Instructions to follow =
Bring together all lines of the material below that contain the string "which".

══ Data block

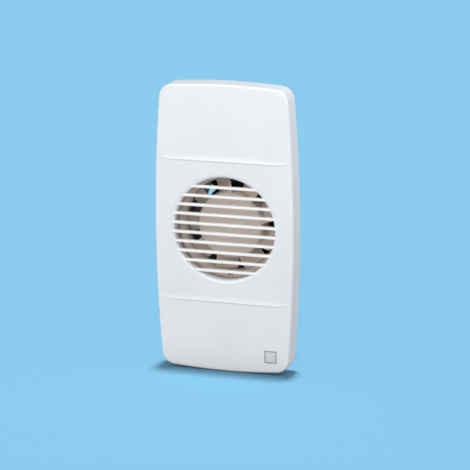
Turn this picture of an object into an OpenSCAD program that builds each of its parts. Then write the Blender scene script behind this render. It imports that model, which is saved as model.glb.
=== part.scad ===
// Slim wall extractor fan for an 80 mm duct, in millimetres.
// The wall is the plane y = 0, the front faces -Y, +Z is up, and the duct's axis is the Y axis.

/* [Cover] */
// Width of the cover across its middle
cover_w = 116; // [112:1:140]
// Height of the cover along its centre line
cover_h = 235; // [225:1:290]
// Distance from the wall to the flat front of the cover
cover_depth = 19; // [18:0.5:24]
// How far each long side bows out at its middle
side_bow = 5.3; // [3:0.1:7]
// How far the top and bottom edges bow out at their middle
end_bow = 3.3; // [2:0.1:5]
// Radius of the four corners
corner_r = 11; // [8:0.5:14]
// Thickness of the cover's walls
cover_wall = 2; // [1.6:0.1:2.4]
// Radius of the rounded front edge
edge_r = 1.7; // [1:0.1:2]
// Gap between the cover's rim and the wall
rim_gap = 0.6; // [0.4:0.1:1.2]
// Height of the two ridges above the front
ridge_rise = 0.9; // [0.5:0.1:1.5]
// Distance over which a ridge swells out above its lip
ridge_run = 5; // [3:0.5:8]
// Length of each ridge
ridge_len = 106; // [90:1:108]
// Height of the upper ridge's lip above the duct's axis
upper_ridge_z = 55.4; // [52:0.1:65]
// Depth of the lower ridge's lip below the duct's axis
lower_ridge_z = 59.8; // [52:0.1:65]
// Side of the small blank badge
badge_side = 10.6; // [8:0.1:12]
// Distance of the badge's centre from the centre line
badge_x = 38.5; // [28:0.1:40]
// Depth of the badge's centre below the duct's axis
badge_z = 102.6; // [90:0.1:104]

/* [Grille] */
// Gap in radius between the back of the funnel and the bell mouth
mouth_gap = 0.4; // [0:0.1:1]
// Number of slats
slat_count = 10; // [6:1:12]
// Distance between one slat and the next
slat_pitch = 7.62; // [6:0.01:8]
// How far the row of slats sits below the mouth's middle
slat_drop = 0.5; // [-1:0.1:1]
// Thickness of a slat
slat_t = 2; // [1.2:0.1:2.4]
// Depth of a slat behind the front
slat_depth = 4.5; // [3:0.1:6]
// Depth of the funnel behind the mouth
funnel_depth = 8; // [7:0.1:9]
// How much narrower the funnel's radius is at its back
funnel_taper = 2.2; // [1:0.1:3]
// Thickness of the funnel's wall
funnel_wall = 1.6; // [1.2:0.1:2]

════

The completed task =
Turn this picture of an object into an OpenSCAD program that builds each of its parts. Then write the Blender scene script behind this render. It imports that model, which is saved as model.glb.
// Distance over which a ridge swells out above its lip